=== Material shown ===
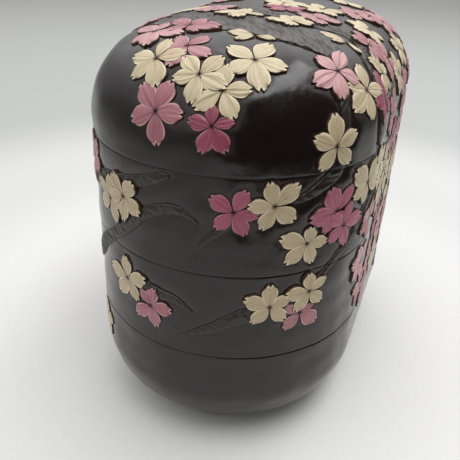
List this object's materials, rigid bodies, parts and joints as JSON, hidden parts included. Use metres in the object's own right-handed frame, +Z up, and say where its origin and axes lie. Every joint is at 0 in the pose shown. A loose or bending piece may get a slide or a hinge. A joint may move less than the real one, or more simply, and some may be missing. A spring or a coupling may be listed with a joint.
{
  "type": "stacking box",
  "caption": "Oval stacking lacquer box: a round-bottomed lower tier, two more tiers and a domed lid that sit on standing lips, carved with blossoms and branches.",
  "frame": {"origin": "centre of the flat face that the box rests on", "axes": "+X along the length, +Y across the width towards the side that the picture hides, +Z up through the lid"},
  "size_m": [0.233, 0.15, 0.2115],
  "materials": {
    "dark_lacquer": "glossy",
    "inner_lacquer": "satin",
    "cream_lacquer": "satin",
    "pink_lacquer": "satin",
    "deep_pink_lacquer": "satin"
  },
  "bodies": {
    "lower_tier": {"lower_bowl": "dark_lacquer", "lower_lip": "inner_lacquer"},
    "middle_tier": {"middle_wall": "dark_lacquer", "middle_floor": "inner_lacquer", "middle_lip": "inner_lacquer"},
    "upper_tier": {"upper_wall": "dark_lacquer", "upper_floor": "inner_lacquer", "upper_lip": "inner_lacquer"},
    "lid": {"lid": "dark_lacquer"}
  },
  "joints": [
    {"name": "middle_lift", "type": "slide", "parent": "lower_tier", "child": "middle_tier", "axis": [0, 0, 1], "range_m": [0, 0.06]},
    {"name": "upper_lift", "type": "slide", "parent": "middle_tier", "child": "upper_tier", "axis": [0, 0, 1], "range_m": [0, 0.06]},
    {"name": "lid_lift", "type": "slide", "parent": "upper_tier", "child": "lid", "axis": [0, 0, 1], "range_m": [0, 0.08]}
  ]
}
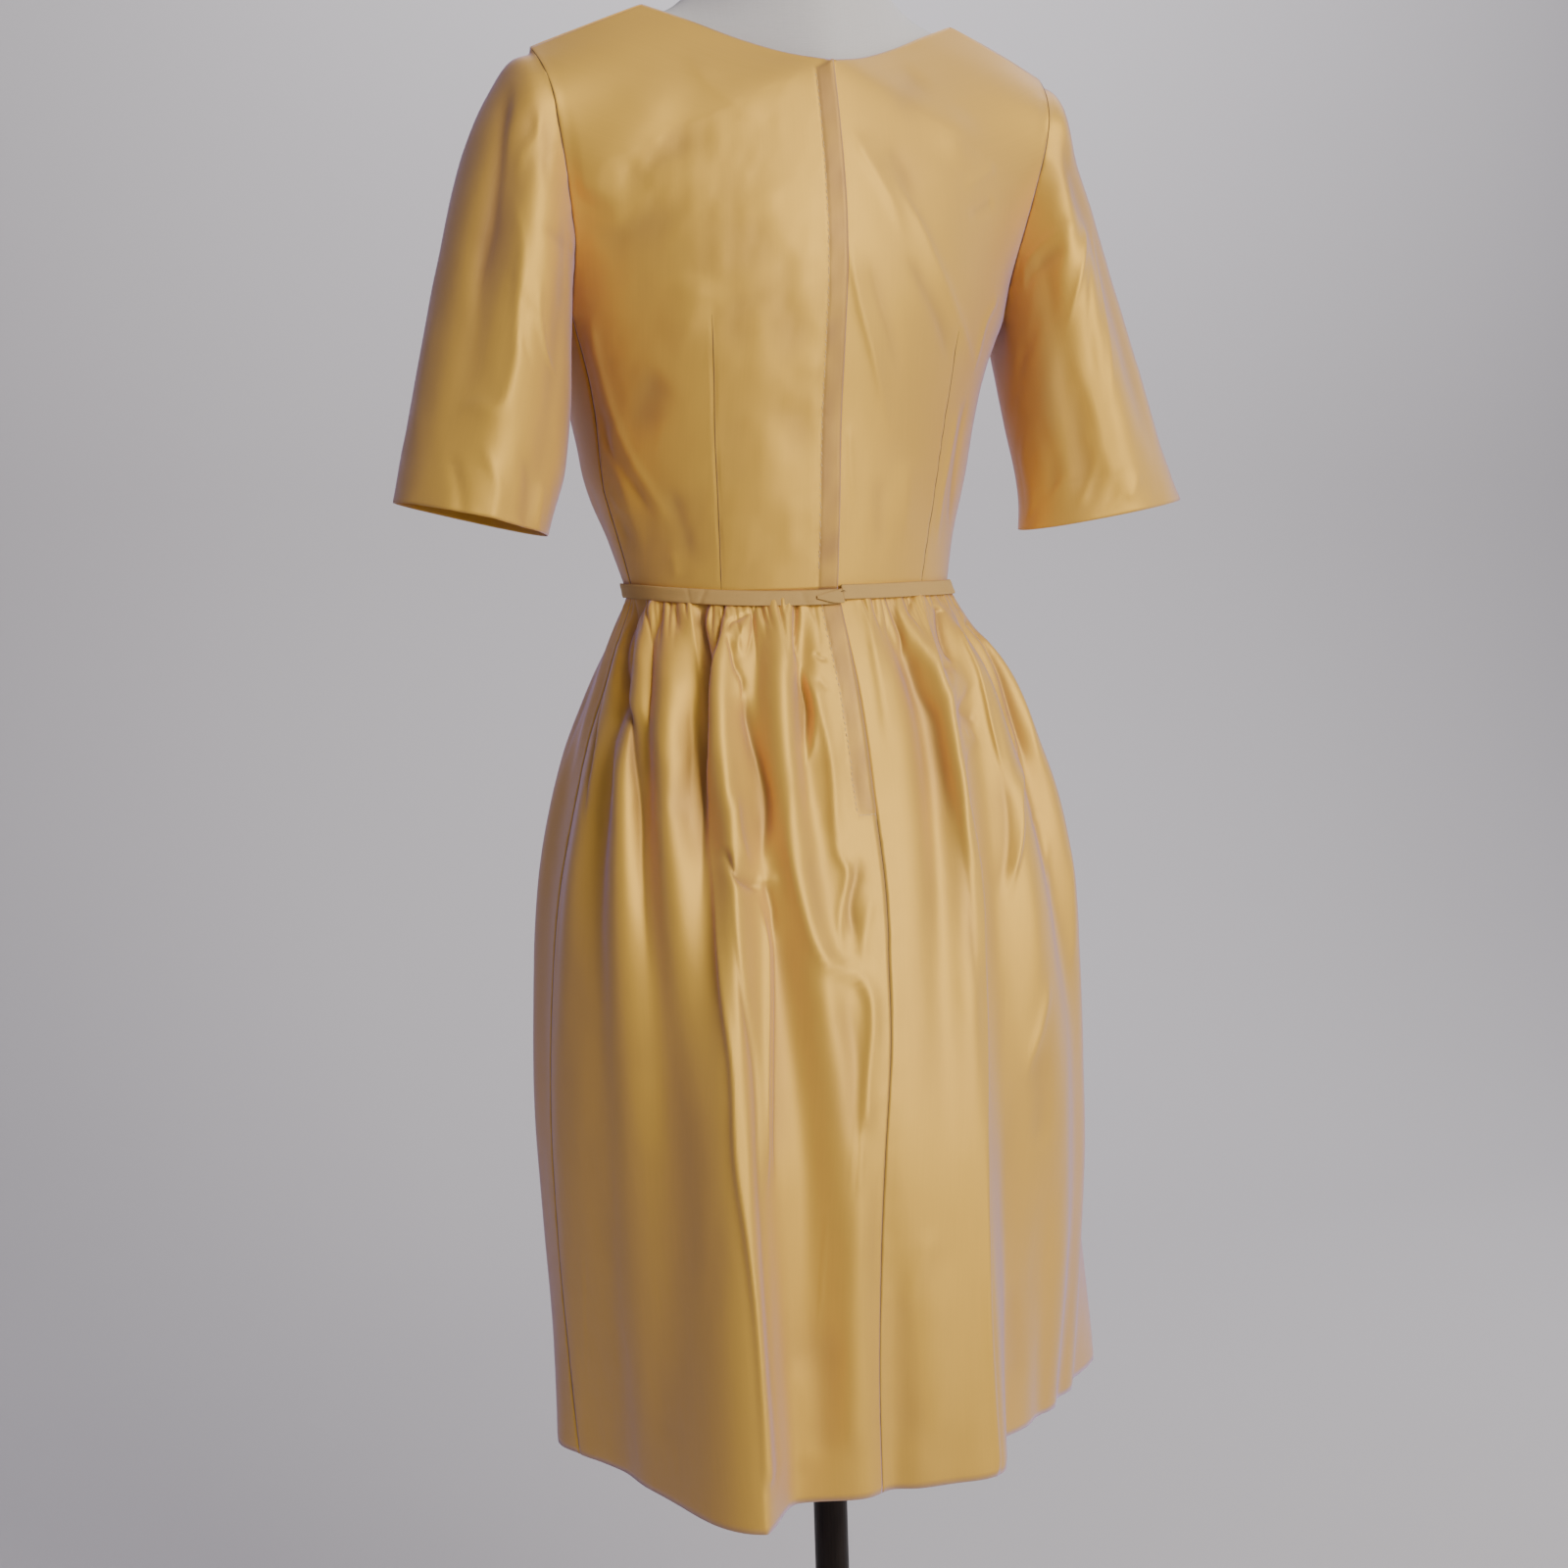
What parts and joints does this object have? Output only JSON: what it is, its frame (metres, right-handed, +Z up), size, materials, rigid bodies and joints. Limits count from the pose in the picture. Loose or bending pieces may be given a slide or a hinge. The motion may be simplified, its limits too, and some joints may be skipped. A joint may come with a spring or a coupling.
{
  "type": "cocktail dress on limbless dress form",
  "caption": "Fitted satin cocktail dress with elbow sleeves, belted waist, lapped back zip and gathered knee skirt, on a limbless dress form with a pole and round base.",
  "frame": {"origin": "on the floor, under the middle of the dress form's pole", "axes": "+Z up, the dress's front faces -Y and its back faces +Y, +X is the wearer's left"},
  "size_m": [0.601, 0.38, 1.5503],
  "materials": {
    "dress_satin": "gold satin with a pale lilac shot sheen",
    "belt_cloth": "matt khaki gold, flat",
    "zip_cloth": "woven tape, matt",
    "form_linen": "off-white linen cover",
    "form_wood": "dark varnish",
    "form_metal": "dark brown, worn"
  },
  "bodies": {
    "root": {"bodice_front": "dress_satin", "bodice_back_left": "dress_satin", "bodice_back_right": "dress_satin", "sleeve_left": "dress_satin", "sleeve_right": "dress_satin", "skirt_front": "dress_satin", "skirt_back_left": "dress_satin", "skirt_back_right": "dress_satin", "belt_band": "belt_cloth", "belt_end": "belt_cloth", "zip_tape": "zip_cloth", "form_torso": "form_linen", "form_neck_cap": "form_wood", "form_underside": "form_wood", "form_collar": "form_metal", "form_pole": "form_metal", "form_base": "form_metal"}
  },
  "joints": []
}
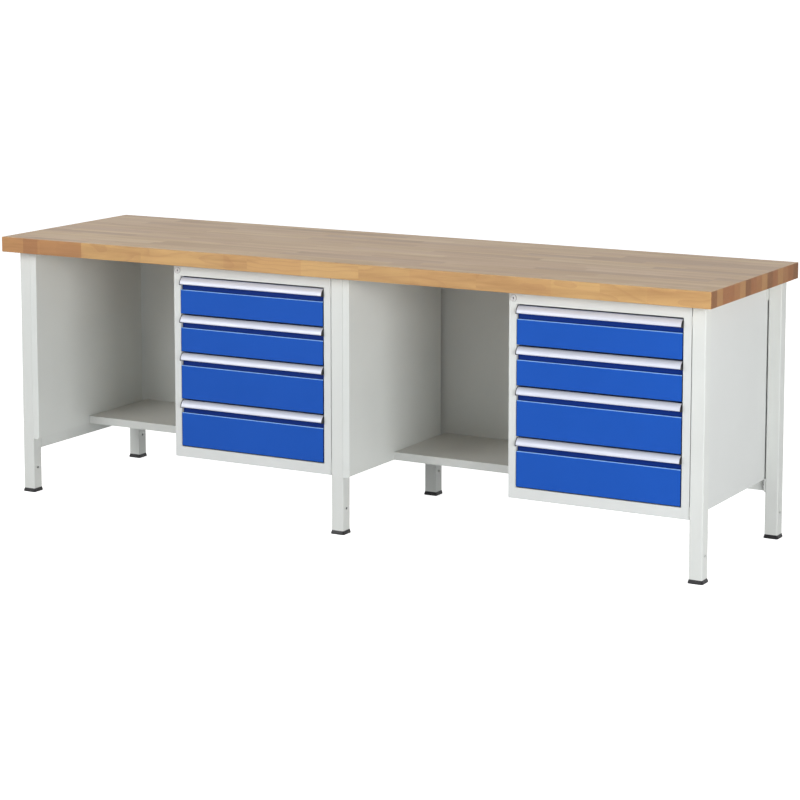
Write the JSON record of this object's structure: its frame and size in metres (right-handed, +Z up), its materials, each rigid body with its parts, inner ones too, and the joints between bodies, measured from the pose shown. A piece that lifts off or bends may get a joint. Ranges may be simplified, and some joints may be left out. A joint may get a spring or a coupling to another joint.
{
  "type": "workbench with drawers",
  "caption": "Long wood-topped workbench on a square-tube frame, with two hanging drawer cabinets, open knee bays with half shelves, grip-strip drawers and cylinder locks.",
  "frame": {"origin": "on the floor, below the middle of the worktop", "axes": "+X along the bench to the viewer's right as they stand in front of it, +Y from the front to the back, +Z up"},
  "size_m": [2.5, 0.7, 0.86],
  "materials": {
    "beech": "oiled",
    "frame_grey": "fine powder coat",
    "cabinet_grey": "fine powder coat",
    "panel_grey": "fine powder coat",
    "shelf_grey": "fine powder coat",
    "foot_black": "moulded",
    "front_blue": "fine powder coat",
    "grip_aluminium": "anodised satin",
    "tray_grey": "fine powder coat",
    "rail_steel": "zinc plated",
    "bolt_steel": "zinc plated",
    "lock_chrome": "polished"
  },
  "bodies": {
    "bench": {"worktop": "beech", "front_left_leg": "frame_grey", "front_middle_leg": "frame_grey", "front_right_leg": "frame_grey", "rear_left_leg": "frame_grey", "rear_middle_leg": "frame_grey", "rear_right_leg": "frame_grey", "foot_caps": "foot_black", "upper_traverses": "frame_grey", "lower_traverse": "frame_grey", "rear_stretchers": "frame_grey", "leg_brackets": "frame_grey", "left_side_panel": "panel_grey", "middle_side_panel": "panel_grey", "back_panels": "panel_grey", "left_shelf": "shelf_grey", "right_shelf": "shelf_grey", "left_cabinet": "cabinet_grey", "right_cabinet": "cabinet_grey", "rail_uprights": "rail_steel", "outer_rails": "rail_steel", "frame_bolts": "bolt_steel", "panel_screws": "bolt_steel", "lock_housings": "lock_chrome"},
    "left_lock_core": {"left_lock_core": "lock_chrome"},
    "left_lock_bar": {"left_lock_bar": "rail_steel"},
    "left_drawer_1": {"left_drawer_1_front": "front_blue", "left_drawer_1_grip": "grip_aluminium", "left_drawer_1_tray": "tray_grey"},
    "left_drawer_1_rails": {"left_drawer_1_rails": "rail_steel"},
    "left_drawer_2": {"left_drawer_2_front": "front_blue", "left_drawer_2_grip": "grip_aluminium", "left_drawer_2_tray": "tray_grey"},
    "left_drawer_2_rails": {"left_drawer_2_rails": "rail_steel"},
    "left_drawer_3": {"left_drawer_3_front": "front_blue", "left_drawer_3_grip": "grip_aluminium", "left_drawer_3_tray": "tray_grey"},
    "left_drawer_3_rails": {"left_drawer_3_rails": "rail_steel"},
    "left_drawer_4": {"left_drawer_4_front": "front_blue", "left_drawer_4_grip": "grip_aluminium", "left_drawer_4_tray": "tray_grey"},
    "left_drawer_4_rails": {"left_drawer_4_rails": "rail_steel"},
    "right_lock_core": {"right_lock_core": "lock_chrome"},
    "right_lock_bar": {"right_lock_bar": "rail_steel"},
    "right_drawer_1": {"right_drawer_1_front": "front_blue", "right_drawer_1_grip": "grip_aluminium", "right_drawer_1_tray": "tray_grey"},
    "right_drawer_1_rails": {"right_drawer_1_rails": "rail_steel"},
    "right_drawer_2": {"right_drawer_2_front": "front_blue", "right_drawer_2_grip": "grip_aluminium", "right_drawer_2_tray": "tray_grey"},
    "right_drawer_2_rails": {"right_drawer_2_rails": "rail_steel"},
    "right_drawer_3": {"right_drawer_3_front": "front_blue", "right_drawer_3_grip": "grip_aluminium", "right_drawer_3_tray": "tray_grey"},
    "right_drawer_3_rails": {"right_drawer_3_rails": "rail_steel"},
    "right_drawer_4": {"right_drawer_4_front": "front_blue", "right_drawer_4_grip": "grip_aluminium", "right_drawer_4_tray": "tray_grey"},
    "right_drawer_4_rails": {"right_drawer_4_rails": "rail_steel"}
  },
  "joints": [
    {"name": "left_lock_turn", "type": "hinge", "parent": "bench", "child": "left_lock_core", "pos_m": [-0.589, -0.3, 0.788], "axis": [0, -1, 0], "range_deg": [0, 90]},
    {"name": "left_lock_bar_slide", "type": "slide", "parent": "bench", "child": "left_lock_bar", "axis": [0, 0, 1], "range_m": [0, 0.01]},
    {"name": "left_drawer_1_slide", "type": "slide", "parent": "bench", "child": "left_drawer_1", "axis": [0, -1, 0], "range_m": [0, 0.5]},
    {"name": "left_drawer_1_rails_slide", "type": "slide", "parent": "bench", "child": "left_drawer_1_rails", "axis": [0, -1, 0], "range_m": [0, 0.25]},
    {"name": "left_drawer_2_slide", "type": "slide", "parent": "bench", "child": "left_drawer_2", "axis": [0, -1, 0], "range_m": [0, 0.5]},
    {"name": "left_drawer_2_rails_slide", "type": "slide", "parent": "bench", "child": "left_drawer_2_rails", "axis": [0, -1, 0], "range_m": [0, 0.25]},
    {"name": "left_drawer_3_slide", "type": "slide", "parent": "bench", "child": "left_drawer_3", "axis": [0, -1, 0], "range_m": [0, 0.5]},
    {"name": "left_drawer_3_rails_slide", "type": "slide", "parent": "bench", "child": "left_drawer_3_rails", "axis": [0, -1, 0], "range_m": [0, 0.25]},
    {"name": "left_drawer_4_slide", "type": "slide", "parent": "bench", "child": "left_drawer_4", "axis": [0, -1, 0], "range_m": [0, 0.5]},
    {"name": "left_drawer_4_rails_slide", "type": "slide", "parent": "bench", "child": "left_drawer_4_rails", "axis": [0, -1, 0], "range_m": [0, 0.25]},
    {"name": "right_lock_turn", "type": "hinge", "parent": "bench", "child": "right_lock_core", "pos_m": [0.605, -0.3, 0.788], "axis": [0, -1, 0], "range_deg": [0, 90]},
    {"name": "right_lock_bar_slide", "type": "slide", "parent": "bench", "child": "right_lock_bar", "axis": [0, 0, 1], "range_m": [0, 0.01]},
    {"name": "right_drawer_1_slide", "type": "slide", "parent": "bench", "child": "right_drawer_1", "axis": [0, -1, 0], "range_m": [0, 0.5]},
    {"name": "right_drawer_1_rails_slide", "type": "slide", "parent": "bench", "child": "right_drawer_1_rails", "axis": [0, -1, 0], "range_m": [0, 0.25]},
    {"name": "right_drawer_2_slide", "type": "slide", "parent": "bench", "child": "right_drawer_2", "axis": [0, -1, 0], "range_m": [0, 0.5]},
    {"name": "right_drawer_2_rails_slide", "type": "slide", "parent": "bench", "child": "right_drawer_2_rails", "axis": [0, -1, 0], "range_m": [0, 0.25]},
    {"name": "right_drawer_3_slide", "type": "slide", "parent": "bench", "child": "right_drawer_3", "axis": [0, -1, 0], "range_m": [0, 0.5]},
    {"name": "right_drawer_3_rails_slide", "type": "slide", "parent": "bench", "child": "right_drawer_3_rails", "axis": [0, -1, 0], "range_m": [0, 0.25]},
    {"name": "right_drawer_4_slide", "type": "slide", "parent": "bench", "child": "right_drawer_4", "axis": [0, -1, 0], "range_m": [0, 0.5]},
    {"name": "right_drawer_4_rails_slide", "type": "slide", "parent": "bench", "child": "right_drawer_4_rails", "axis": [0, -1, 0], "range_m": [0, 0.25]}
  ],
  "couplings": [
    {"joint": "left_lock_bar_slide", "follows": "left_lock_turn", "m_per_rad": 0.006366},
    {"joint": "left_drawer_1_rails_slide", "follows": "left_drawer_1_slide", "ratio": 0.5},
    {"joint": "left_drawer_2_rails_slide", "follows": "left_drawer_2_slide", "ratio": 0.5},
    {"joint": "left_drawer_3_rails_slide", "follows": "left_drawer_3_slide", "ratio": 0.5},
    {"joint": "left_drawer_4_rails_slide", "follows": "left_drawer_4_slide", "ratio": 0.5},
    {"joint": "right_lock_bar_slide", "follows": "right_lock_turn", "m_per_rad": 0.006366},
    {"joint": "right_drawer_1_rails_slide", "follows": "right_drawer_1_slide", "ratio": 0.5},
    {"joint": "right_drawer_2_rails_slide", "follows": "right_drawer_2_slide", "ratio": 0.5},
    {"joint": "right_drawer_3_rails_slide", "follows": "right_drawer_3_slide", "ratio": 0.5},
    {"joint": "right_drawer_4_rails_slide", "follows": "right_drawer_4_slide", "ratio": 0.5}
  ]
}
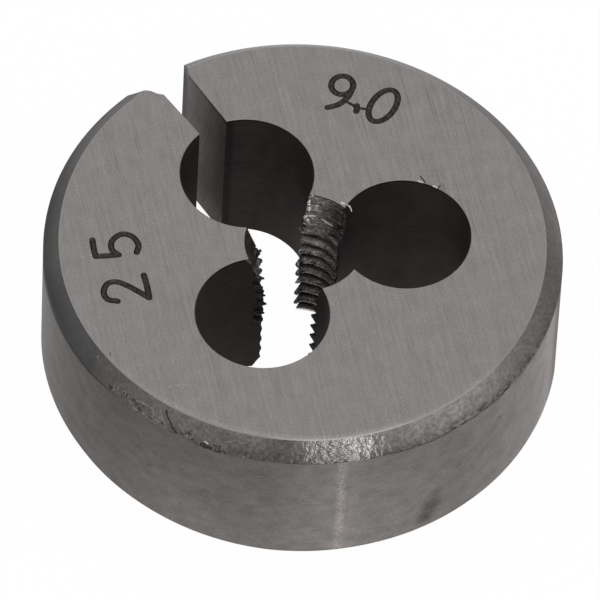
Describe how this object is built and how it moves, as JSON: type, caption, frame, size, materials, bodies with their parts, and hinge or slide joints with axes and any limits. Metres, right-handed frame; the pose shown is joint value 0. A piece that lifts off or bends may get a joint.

=== Aim ===
Check each line above for the word "picture", and copy the lines where it appears.

=== Problem solution ===
  "frame": {"origin": "centre of the flat face that the box rests on", "axes": "+X along the length, +Y across the width towards the side that the picture hides, +Z up through the lid"},
What parts and joints does this object have? Output only JSON: what it is, its frame (metres, right-handed, +Z up), size, materials, rigid bodies and joints. Limits count from the pose in the picture. Loose or bending pieces may be given a slide or a hinge. The motion may be simplified, its limits too, and some joints may be skipped. A joint may come with a spring or a coupling.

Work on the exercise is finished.